During the same session, another member of parliament stated that Israeli missiles were good for Palestinians in Gaza. These comments are in tune with an atmosphere of intense incitement that has included lawmaker Ayelet Shaked taking to Facebook to call for genocide of the Palestinian people.

Arab members forcibly silenced

The nearly 1.7 million Palestinian citizens of Israel have the right to vote and be elected to the Knesset, a fact that Israel apologists often use to claim that Israel is an exemplary democracy.

But as demonstrated by the segments in the video above, edited and subtitled by Boycott from Within activist Ronnie Barkan, freedom of expression only goes so far.

When lawmaker Ibrahim Sarsour of the United Arab List party condemned Israel’s attack on Gaza, Feiglin orders guards to forcibly remove him from the podium and expel him.

“Those who refer to Israeli soldiers as murderers will not stay here another second,” Feiglin states.

The video shows Ahmed Tibi of the Arab Movement for Change condemning the incitement by Israeli leaders and rabbis that led to the 2 July kidnap and murder of Palestinian teen Muhammad Abu Khudair.

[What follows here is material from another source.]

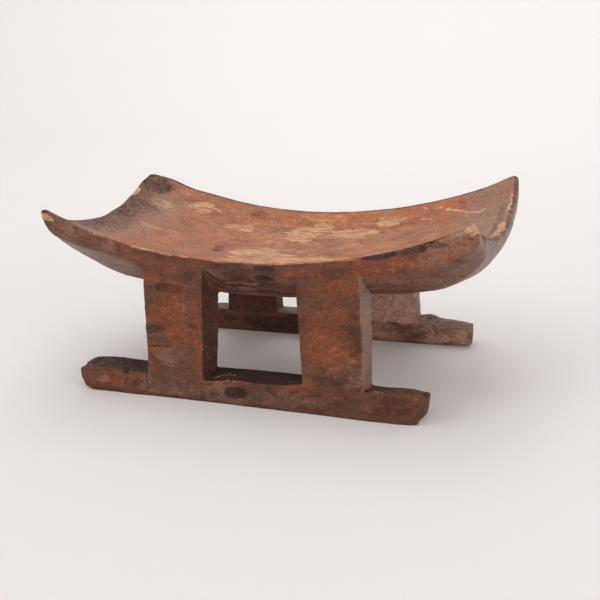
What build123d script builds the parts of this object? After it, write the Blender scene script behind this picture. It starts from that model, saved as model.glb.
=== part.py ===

He reads the names of Palestinian children killed in the bombing of Gaza while he is constantly heckled.

“The IDF is committing war crimes,” Tibi charges.

Feiglin calls Tibi “the representative for the martyrs” and declares, “there are no war crimes.”

Knesset member Masud Ghanayim challenged Feiglin’s ban.

“You have massacred, you have murdered! And in Gaza, up to this moment, you murder,” he tells the parliament.

“And the army is an army of murderers, and you may kick me off the stage,” he says.

Later, on his Facebook page, Feiglin boasted about his silencing of criticism.

“Earlier today in the Knesset, I expelled 3 Arab MKs [Knesset members] from the plenum for calling our IDF soldiers ‘murderers,’” he wrote. “As long as I am in charge of the deliberations, nobody will get away with such lies.”

He also posted his own video of the expulsions (click the “cc” button to see English captions):

Missiles are good for Gaza

Elazar Stern, a former general and a member of justice minister Tzipi Livni’s Hatnuah (“The Movement”) party, responds that “saying that IDF soldiers are murderers is incitement.”

Stern denies the well-documented fact that Israel fires missiles at houses with families inside.

“We only shoot when we know that one mother is destined to cry,” he says. “I’m telling you that if a mother has to cry I’d rather it be the mother of the person trying to kill me and not my mother.”

Still, Stern insisted that bombing Gaza was an act of benevolence on Israel’s part.

“When we shoot at a house in Gaza, it is also in order for Gazans to live better,” he states.

“I’m telling you that the missiles we shoot into Gaza are not only to save lives in Tel Aviv and Asheklon but also to save lives in Gaza,” he adds.

Seventy-seven percent of the people killed in Israel’s bombardment of Gaza which began on Monday were civilians, according to the UN.

Twenty-one of the dead are children and the death toll keeps rising.